L'Iran afferma in un rapporto
ufficiale che meno di 300 persone sono morte durante le proteste
nel 2022 scatenate dalla morte in custodia di Mahsa Amini. La
cifra è significativamente inferiore a quella fornita dalle
Nazioni Unite all'inizio di questo mese che in base a "dati
credibili" ha riferito di "ben 551 manifestanti uccisi dalle
forze di sicurezza, tra cui almeno 49 donne". Il rapporto
iraniano attribuisce la maggior parte delle morti civili ai
"rivoltosi" e afferma che i rimanenti sono coinvolti in "atti o
attacchi terroristici". Pubblicato ieri il rapporto speciale
dell'ufficio del presidente stima che 281 persone siano morte
nei mesi di disordini seguiti alla morte di Amini nel settembre
del 2022. Il documento dettagliato, lungo quasi 300 pagine, è
stato pubblicato nove giorni dopo un rapporto commissionato dal
Consiglio per i diritti umani delle Nazioni Unite che ha
accusato l'Iran di crimini contro l'umanità.
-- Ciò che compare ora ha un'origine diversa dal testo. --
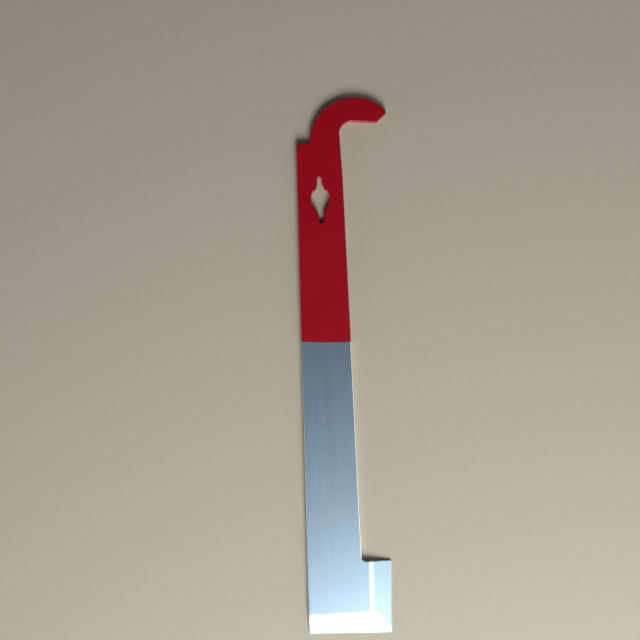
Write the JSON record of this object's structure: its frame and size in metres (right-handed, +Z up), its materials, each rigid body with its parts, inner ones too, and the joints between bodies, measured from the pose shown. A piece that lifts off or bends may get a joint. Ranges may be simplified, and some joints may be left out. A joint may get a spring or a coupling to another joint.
{
  "type": "hive tool",
  "caption": "Flat steel hive tool with a hooked frame lifter, a nail-pulling hole, a red coated grip end and a ground scraper end with a side lug.",
  "frame": {"origin": "middle of the footprint, on the surface that the tool lies on, under its back", "axes": "+Y along the bar from the scraper end towards the hook, +X towards the side that the hook tip and the lug point to, +Z up out of the ground face"},
  "size_m": [0.0448, 0.2672, 0.0032],
  "materials": {
    "bare_steel": "satin, ground lengthwise, with polished bevels",
    "red_coat": "baked red powder coat, semi-gloss"
  },
  "bodies": {
    "root": {"steel_bar": "bare_steel", "paint_coat": "red_coat"}
  },
  "joints": []
}
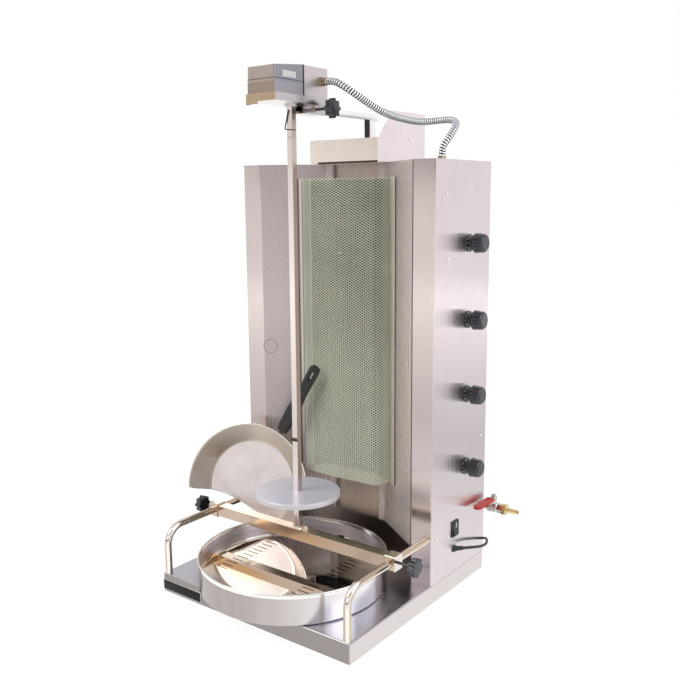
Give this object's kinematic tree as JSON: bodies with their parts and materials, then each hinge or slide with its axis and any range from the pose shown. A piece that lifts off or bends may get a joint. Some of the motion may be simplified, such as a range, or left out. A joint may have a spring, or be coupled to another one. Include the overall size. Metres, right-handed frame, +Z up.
{
  "type": "vertical gas spit grill",
  "caption": "Upright gas grill for roasting stacked meat on a motor-driven spit, with folded reflectors, mesh guard, flue hood, drip pan, crossbar on rails and a scoop.",
  "frame": {"origin": "centre of the plinth's underside, on the surface it stands on", "axes": "+Z up, the front with the spit faces -Y, the gas knobs are on +X"},
  "size_m": [0.6824, 0.7192, 1.1353],
  "materials": {
    "housing_steel": "vertical brush, satin",
    "wing_steel": "vertical brush, satin",
    "plinth_steel": "brushed, satin",
    "inner_steel": "mill finish",
    "hood_steel": "brushed, satin",
    "cast_burner": "rough",
    "ceramic": "matt, porous, darkened by fire",
    "mesh_steel": "bright, expanded metal",
    "arm_steel": "brushed",
    "motor_case": "fine brush, satin",
    "cast_aluminium": "cast, satin",
    "laminations": "laminated, dark",
    "shaft_steel": "turned",
    "gear_steel": "machined",
    "black_knob": "smooth, semi-gloss",
    "conduit_zinc": "galvanised, ribbed",
    "gland_zinc": "plated",
    "spit_steel": "drawn, satin",
    "wire_steel": "bright",
    "disc_steel": "satin",
    "crossbar_steel": "polished, satin",
    "bearing_bronze": "sintered",
    "rail_chrome": "polished tube",
    "pan_steel": "polished",
    "plate_steel": "polished sheet",
    "scoop_steel": "polished",
    "handle_black": "matt",
    "gas_brass": "machined",
    "gas_pipe_steel": "drawn tube",
    "bezel_black": "smooth",
    "valve_nickel": "nickel plated",
    "lever_red": "red dipped sleeve",
    "tail_brass": "machined",
    "switch_black": "fine texture",
    "rocker_black": "smooth",
    "bush_black": "matt",
    "cable_black": "matt",
    "plug_black": "matt",
    "screw_steel": "plated"
  },
  "bodies": {
    "grill": {"base_tray": "plinth_steel", "base_plate": "inner_steel", "side_cover_left": "housing_steel", "side_cover_right": "housing_steel", "reflector_left": "wing_steel", "reflector_right": "wing_steel", "burner_wall": "inner_steel", "back_cover": "housing_steel", "top_cover": "housing_steel", "flue_hood": "hood_steel", "burner_bodies": "cast_burner", "burner_plaques": "ceramic", "mesh_guard": "mesh_steel", "arm_post": "arm_steel", "arm_tube": "arm_steel", "conduit": "conduit_zinc", "gland_housing": "gland_zinc", "rail_left": "rail_chrome", "rail_right": "rail_chrome", "gas_taps": "gas_brass", "gas_pipes": "gas_pipe_steel", "knob_bezels": "bezel_black", "valve_body": "valve_nickel", "hose_tail": "tail_brass", "switch_housing": "switch_black", "cable_bush": "bush_black", "power_cable": "cable_black", "cable_coil": "cable_black", "plug": "plug_black", "fasteners": "screw_steel"},
    "motor_unit": {"motor_tray": "motor_case", "gearbox_case": "cast_aluminium", "motor_cover": "motor_case", "terminal_box": "motor_case", "motor_stator": "laminations", "gland_motor": "gland_zinc"},
    "spit": {"spit_bar": "spit_steel", "drive_gear": "gear_steel", "spit_clip": "wire_steel"},
    "rotor": {"motor_rotor": "shaft_steel"},
    "disc": {"meat_disc": "disc_steel"},
    "arm_screw": {"arm_knob": "black_knob"},
    "cross_slide": {"crossbar": "crossbar_steel", "spit_bearing": "bearing_bronze"},
    "rail_screw_left": {"rail_knob_left": "black_knob"},
    "rail_screw_right": {"rail_knob_right": "black_knob"},
    "pan": {"drip_pan": "pan_steel"},
    "plate": {"drain_plate": "plate_steel"},
    "scoop": {"scoop_pan": "scoop_steel", "scoop_handle": "handle_black"},
    "lever": {"valve_lever": "lever_red"},
    "rocker": {"switch_rocker": "rocker_black"},
    "gas_stem_1": {"gas_stem_1": "gas_brass"},
    "gas_knob_1": {"gas_knob_1": "black_knob"},
    "gas_stem_2": {"gas_stem_2": "gas_brass"},
    "gas_knob_2": {"gas_knob_2": "black_knob"},
    "gas_stem_3": {"gas_stem_3": "gas_brass"},
    "gas_knob_3": {"gas_knob_3": "black_knob"},
    "gas_stem_4": {"gas_stem_4": "gas_brass"},
    "gas_knob_4": {"gas_knob_4": "black_knob"}
  },
  "joints": [
    {"name": "motor_slide", "type": "slide", "parent": "grill", "child": "motor_unit", "axis": [0, 1, 0], "range_m": [-0.03, 0.004], "deforming": ["conduit"]},
    {"name": "crossbar_slide", "type": "slide", "parent": "grill", "child": "cross_slide", "axis": [0, 1, 0], "range_m": [-0.03, 0.004]},
    {"name": "spit_turn", "type": "hinge", "parent": "motor_unit", "child": "spit", "pos_m": [0, -0.102, 1.05], "axis": [0, 0, 1], "continuous": true},
    {"name": "rotor_turn", "type": "hinge", "parent": "motor_unit", "child": "rotor", "pos_m": [0, -0.141, 1.1], "axis": [0, 0, 1], "continuous": true},
    {"name": "disc_lift", "type": "slide", "parent": "spit", "child": "disc", "axis": [0, 0, 1], "range_m": [0, 0.1]},
    {"name": "arm_screw_turn", "type": "hinge", "parent": "motor_unit", "child": "arm_screw", "pos_m": [0.0645, -0.049, 1.05325], "axis": [1, 0, 0], "range_deg": [0, 360]},
    {"name": "rail_screw_left_turn", "type": "hinge", "parent": "cross_slide", "child": "rail_screw_left", "pos_m": [-0.3025, -0.102, 0.146], "axis": [-1, 0, 0], "range_deg": [0, 360]},
    {"name": "rail_screw_right_turn", "type": "hinge", "parent": "cross_slide", "child": "rail_screw_right", "pos_m": [0.3025, -0.102, 0.146], "axis": [1, 0, 0], "range_deg": [0, 360]},
    {"name": "pan_slide", "type": "slide", "parent": "grill", "child": "pan", "axis": [0, -1, 0], "range_m": [0, 0.28]},
    {"name": "plate_lift", "type": "slide", "parent": "pan", "child": "plate", "axis": [0, 0, 1], "range_m": [0, 0.02]},
    {"name": "scoop_lift", "type": "slide", "parent": "grill", "child": "scoop", "axis": [0, 0, 1], "range_m": [0, 0.1]},
    {"name": "lever_turn", "type": "hinge", "parent": "grill", "child": "lever", "pos_m": [0.281, 0.281, 0.172], "axis": [0, 0, 1], "range_deg": [0, 90]},
    {"name": "rocker_tilt", "type": "hinge", "parent": "grill", "child": "rocker", "pos_m": [0.257, 0.129, 0.1425], "axis": [0, 1, 0], "range_deg": [0, 14]},
    {"name": "gas_press_1", "type": "slide", "parent": "grill", "child": "gas_stem_1", "axis": [-1, 0, 0], "range_m": [0, 0.004], "stiffness_N_per_m": 1500, "springref_m": -0.003},
    {"name": "gas_turn_1", "type": "hinge", "parent": "gas_stem_1", "child": "gas_knob_1", "pos_m": [0.285, 0.173, 0.2765], "axis": [1, 0, 0], "range_deg": [0, 180]},
    {"name": "gas_press_2", "type": "slide", "parent": "grill", "child": "gas_stem_2", "axis": [-1, 0, 0], "range_m": [0, 0.004], "stiffness_N_per_m": 1500, "springref_m": -0.003},
    {"name": "gas_turn_2", "type": "hinge", "parent": "gas_stem_2", "child": "gas_knob_2", "pos_m": [0.285, 0.173, 0.443], "axis": [1, 0, 0], "range_deg": [0, 180]},
    {"name": "gas_press_3", "type": "slide", "parent": "grill", "child": "gas_stem_3", "axis": [-1, 0, 0], "range_m": [0, 0.004], "stiffness_N_per_m": 1500, "springref_m": -0.003},
    {"name": "gas_turn_3", "type": "hinge", "parent": "gas_stem_3", "child": "gas_knob_3", "pos_m": [0.285, 0.173, 0.6095], "axis": [1, 0, 0], "range_deg": [0, 180]},
    {"name": "gas_press_4", "type": "slide", "parent": "grill", "child": "gas_stem_4", "axis": [-1, 0, 0], "range_m": [0, 0.004], "stiffness_N_per_m": 1500, "springref_m": -0.003},
    {"name": "gas_turn_4", "type": "hinge", "parent": "gas_stem_4", "child": "gas_knob_4", "pos_m": [0.285, 0.173, 0.776], "axis": [1, 0, 0], "range_deg": [0, 180]}
  ],
  "couplings": [
    {"joint": "crossbar_slide", "follows": "motor_slide", "ratio": 1},
    {"joint": "rotor_turn", "follows": "spit_turn", "ratio": -3.3333}
  ]
}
Amini, 22 anni, era una donna curda iraniana morta tre giorni
dopo il suo arresto per presunta violazione del codice di
abbigliamento iraniano che impone alle donne di indossare il
velo. Il comitato speciale, incaricato dal presidente Ebrahim
Raisi di indagare sui disordini che hanno scosso il Paese dopo
la sua morte, ha affermato che Amini è morta di ipossia
cerebrale, ovvero una mancanza di ossigeno al cervello.
Nell'ottobre 2022 la famiglia di Amini aveva respinto un
rapporto medico ufficiale secondo cui la morte della giovane non
era stata causata dalle percosse subite.